Rooney Mara’s sapphic turn as a 1950s department-store clerk who falls in love with an older woman called Carol (played by Cate Blanchett) has all the makings for Oscar glory. Not only is Carol the darling of the film-festival circuit, achieving widespread critical aplomb and winning Mara the Best Actress award at Cannes, but the film also aces the Bechdel test and arrives at a time when discussions about women in film are more passionate than ever. And it’s a role Mara very nearly didn’t take.
“I actually passed on Carol when I was first offered it because I was exhausted from making the The Girl with the Dragon Tattoo,” she explains when we meet to discuss the film at the Soho Hotel. “It was out of fear of not being good that I turned it down. A year later they came back to me when Todd Haynes was attached to it and I was in a completely different mindset. I re-read it and couldn’t believe that I had passed on it – it felt like something I really wanted to do.”
Based on Patricia Highsmith’s novel The Price of Salt, the film has been beautifully and lovingly adapted for the big screen by Haynes, the director responsible for Far From Heaven and I’m Not There. It has drawn comparisons with fellow Cannes Film Festival favourite Blue is the Warmest Colour, which is about the lesbian romance between a French teenager and an art student. Yet while the leading ladies on that project, Léa Seydoux and Adèle Exarchopoulos, have been heavily critical of their director Abdellatif Kechiche’s graphic methods, the opposite is true of the more subtle Carol, with Blanchett and Mara have nothing but praise for Haynes. Mara felt the project was safe in Haynes’ hands.
“Todd is such an incredible storyteller for women,” she says. “He loves and respects women so much and you can really feel that in this work. Carol is very different from any other period love story – it’s not your typical love story or your typical period piece, and that’s all down to Todd.”
The nature of the plot meant that Mara was able to work with predominantly female co-stars (as well as Blanchett, Sarah Paulson also co-stars as Carol’s former lover), with men taking a backseat in this female-centric drama. It was a rare opportunity, and one that the actress relished.
“It’s been years since I’ve worked with women in any real way, so to get to do so many scenes with Cate [Blanchett] and Sarah [Paulson] was really different for me and it was really fun,” she explains. “Cate’s on a different level to most people – I’ve looked up to her since I was 13 or something. I was probably nervous to work with her the whole time, but she’s such a generous actor – she’s so low key and funny – I don’t think people know that about her. She’s got that great Australian wit.”
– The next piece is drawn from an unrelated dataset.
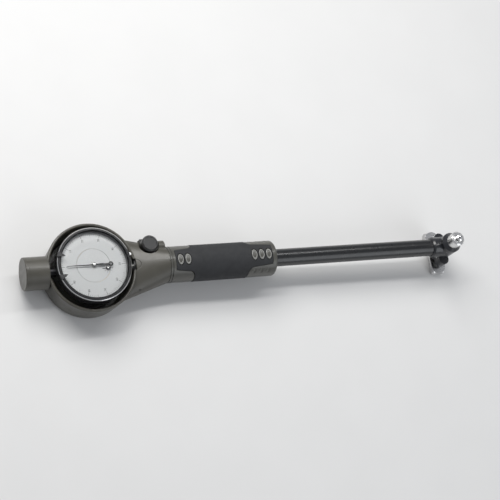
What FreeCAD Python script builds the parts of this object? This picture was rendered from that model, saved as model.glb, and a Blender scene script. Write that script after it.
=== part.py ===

The film’s warm reception when it premiered at Cannes back in May was not something Mara was prepared for, let alone for winning the Best Actress award.
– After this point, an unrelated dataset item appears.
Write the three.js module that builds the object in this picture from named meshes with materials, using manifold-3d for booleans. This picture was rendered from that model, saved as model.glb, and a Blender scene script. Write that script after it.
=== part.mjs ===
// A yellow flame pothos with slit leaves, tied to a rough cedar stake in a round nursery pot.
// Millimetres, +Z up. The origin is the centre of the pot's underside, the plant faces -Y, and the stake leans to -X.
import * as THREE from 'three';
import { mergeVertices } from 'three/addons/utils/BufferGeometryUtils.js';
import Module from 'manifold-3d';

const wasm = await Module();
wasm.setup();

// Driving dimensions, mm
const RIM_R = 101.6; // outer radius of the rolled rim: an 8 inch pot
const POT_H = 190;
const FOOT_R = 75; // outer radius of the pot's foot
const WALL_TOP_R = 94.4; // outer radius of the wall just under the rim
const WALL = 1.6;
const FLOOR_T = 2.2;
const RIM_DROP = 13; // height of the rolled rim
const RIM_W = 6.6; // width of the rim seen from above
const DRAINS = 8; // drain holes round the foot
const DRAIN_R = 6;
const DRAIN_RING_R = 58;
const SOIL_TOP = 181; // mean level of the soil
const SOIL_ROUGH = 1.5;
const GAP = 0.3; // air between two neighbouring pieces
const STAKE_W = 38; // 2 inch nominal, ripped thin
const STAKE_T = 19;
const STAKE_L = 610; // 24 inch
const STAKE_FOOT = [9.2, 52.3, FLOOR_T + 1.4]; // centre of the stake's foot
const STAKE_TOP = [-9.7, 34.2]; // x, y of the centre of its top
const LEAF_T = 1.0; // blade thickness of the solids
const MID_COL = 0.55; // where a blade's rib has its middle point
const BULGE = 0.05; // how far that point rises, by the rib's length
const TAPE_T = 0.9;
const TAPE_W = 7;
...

“The reception at Cannes was better than anything I could have dreamed of,” she says. “The Best Actress award was totally unexpected and I was so shocked by it. My first reaction was that, ‘Oh, I wish it could have been the film, or Todd or Cate…’ I want everyone else to win. But at the same time the film had already won in every way with the way it was received, so I was pleased.”
Yet Mara’s has been a career marked by what she calls unexpected recognition, with her breakthrough role as Lisbeth Salander in The Girl with the Dragon Tattoo earning her a Best Actress Oscar nomination.
“It was really an honour,” she explains. “It was really nice, because winning awards is something you campaign for, it’s like being a politician, and I really didn’t do that for The Girl with the Dragon Tattoo – I mean, I did everything I had to for the film coming out, but I really did do the bare minimum, so it was a surprise. It wasn’t something I was expecting. It felt really genuine because of that.”
On the subject of Hollywood’s politics, we ask Mara her thoughts on the gender pay gap, an issue that fellow actress Jennifer Lawrence recently highlighted once again in an open letter for Lena Dunham’s Lenny newsletter.
“I can’t comment on Jennifer’s letter because I haven’t had the chance to read it yet, but I can comment on the gender gap because I experience it on a daily basis,” she states on the day of our interview, which was the day after Lawrence’s letter was published. “On the one hand, actors get paid so much more money than most people, so to complain about it feels really foolish and unfair, but a gender gap is a gender gap, and I’ve been in many a film where the guy is getting paid double what I am, for no real reason. It’s frustrating, but it’s not something I think about too much or complain about too much because I feel lucky to be doing the work and getting paid at all.”
Acting aside, Mara is a firm fixture on best-dressed lists thanks to her unique sense of style and love of designers including Alexander McQueen, Givenchy and Louis Vuitton; yet despite this love of fashion, she’s no fan of the process of walking the red carpet itself.
“I think red carpets are really stupid,” she laughs. “I love clothes and I love fashion as an art form; I’ve got a very specific aesthetic and I love picking the outfits out but I hate having to then wear them and be judged on them in such a harsh way. A red carpet is such a bizarre thing.”